Every school needs to make sure that its students and staff are protected from the most likely potential threats – student weapons on campus, armed intruders or other unwelcome visitors. However, new fencing, locks, cameras, and metal detectors are not the only way to make the physical environment safe. The overall quality of the physical environment has a significant impact on how students feel at school, which influences how they behave. Is the lighting harsh or warm? What colors are used for school walls, offices and classrooms? Are the halls and common spaces sterile, or are they student-friendly, containing plants, student art, projects, and awards? Are grounds clean or littered? How quickly is graffiti or vandalism responded to? How quickly are repairs to broken items made? The answer to these and other important questions are part of a general self-assessment about the physical environment that contribute to making timely and effective decisions about creating a climate of safety.
Increasingly, schools are seeing students as allies, and supporting them to be social change agents to address school safety and climate. Every school benefits from an organized team of students—the socially influential opinion leaders of its diverse groups and cliques—who are committed to notice hotspots and trained to cool them off. Students who have the observation skills to notice the exclusion, put-downs, teasing, relational aggression, bullying, harassment and other forms of mistreatment that usually go unnoticed by adults. Students trained in non-violent communication and intervention skills interact with their peers to prevent and stop bullying and harassment when and where it happens – on the bus, in the yard, at lunch, in the locker rooms and bathrooms, in the halls and on the fields.
Develop a year-long calendar that infuses the entire school with ongoing activities that promote tolerance, deepen understanding, and increase respect for differences. These activities will have greater impact when they are not stand-alone but are consistent with themes woven into the curricula. These efforts will decrease the tensions between the cliques and interest groups on a campus. Through opportunities to learn about other people, assumptions, stereotypes, and prejudices are replaced with acceptance, tolerance, and compassion, all reducing discipline incidents on the campus.
In today's schools, many students feel disengaged and left out. Research shows that students who lack a sense of belonging are at greater risk for acting out, or dropping out. Athletics, academics, and traditional activities do not meet the developmental needs of all students. Therefore, it is very effective to create new and diverse opportunities for these least engaged youth to reconnect with their school and community. Initiate dialogue opportunities and surveys that ask these students what they want to become involved in and how they want to become involved.

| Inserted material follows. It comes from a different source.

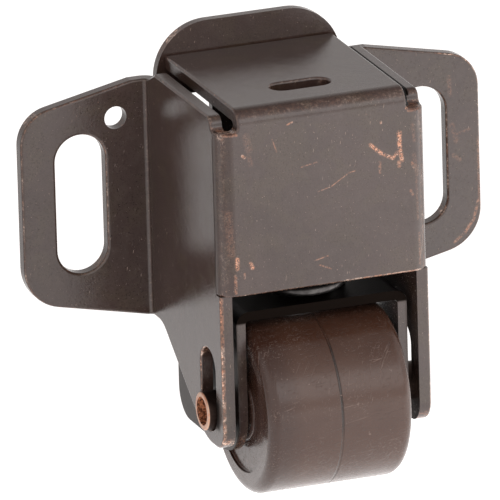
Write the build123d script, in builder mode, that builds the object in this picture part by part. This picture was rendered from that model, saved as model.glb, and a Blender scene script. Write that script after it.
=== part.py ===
"""Roller catch for a cabinet door: a folded sheet-steel case with slotted ears, and inside it a
sprung carrier that holds a moulded roller on a tubular axle.

Millimetres. +X runs along the case's width, +Z up, and the front plate faces -Y. The origin is
midway between the two ear slots, on the plane that lies against the cabinet. The roller is at
rest, with the spring holding it down.
"""

import math
import os

from build123d import *

os.makedirs("parts", exist_ok=True)

# Case: one folded steel sheet
sheet = 1.2
inside_bend = 0.35
edge_round = 0.25
fine = 0.01
case_width = 20.8
case_depth = 20.3
top_z = 13.4
front_bottom_z = -4.6
wall_below_top = 0.85
wall_bottom_z = -11.8
wall_shoulder_depth = 3.6

# Ears, which turn out from the rear edges of the side walls
ear_span = 46.0
ear_root_drop = 1.1
ear_shoulder = 1.1
ear_tip_half_height = 9.1
ear_top_radius = 3.5
ear_bottom_radius = 4.2
ear_slot_spacing = 34.2
ear_slot_width = 5.0
ear_slot_length = 13.6
pin_hole_diameter = 2.2
pin_hole_x = -13.5
pin_hole_z = 8.05

# Top plate, folded back from the front plate and free at its sides and rear
top_plate_side_gap = 0.8
top_plate_rear_gap = 0.15
top_slot_length = 5.8
top_slot_width = 2.4
relief_depth = 2.1
relief_run = 0.45
relief_radius = 0.55
relief_corner_radius = 0.9

# Axle, and the straight slots in the walls that it slides in
axle_behind_front = 4.45
axle_z = -16.8
axle_diameter = 3.7
axle_bore = 2.7
axle_end_round = 0.2
axle_proud = 0.7
travel = 4.2
slot_clearance = 0.05

# Pointed lower end of each side wall, around the axle's slot
arm_front_setback = 0.6
arm_tip_below_axle = 3.15
arm_tip_run = 4.95
arm_tip_front_radius = 2.2
arm_tip_rear_radius = 5.0
arm_heel_depth = 3.8
arm_heel_radius = 3.0

# Roller
roller_diameter = 16.8
roller_left_gap = 0.25
roller_right_gap = 0.65
roller_edge_round = 1.05
roller_clearance = 0.05
hub_diameter = 6.4
recess_diameter = 12.7
recess_depth = 0.3
recess_round = 0.15

# Carrier: a second folded sheet, thinner than the case
carrier_sheet = 0.9
carrier_side_gap = 0.7
carrier_front_gap = 0.35
carrier_rear_y = -2.65
bridge_over_roller = 0.8
arm_below_axle = 4.45
arm_front_corner = 4.2
arm_rear_corner = 2.7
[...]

Especially in the elementary grades, students benefit from active teaching of the social-emotional skills that equip them to communicate effectively, establish solid friendships, and resolve their differences non-violently. This can be accomplished directly through lessons that teach these skills, and it can also happen more indirectly through the class meetings and other strategies (like cooperative learning) that teachers use in their classrooms. Success requires that students experience consistent messages in all social-emotional curricula … and in all classes. A school must encourage and support consistent instruction and use of the curricula. It doesn’t work as well if a handful of teachers spend 15 minutes a week on friendship skills while the others spend 2 hours and weave it into their reading for the week.
Whether they are classroom teachers or bus drivers, attendance secretaries or administrators, counselors or librarians, all adults have a role to play in building and maintaining a positive, healthy, and safe school climate. Unfortunately, professional development opportunities are fewer and many adults haven’t received the necessary training to be fully effective in; understanding cyber bullying and relational aggression, don’t have enough training to intervene effectively when they do notice the more pervasive forms of bullying, and need to practice their “hall friendly” skills. Many adults fail to take advantage of readily available opportunities to build positive relationships with students beyond their own classroom. These relationships not only improve the climate of the school and students’ sense of connection to it, they become the gateways students use to report information about fights, weapons, or other potential harm to people or property.
Since parents significantly influence students' opinions, values and interaction skills, parent understanding and support is essential for any school safety and climate plan to be successful. But booster nights and open houses usually draw only the familiar faces of the highly engaged parents, so schools must find other ways to connect with parents, especially those not actively involved in their children's education. Creating neighborhood meetings, hosting parent trainings using incentives, and educating more parents about the changing nature of bullying can go along way to having a safer and high thriving school.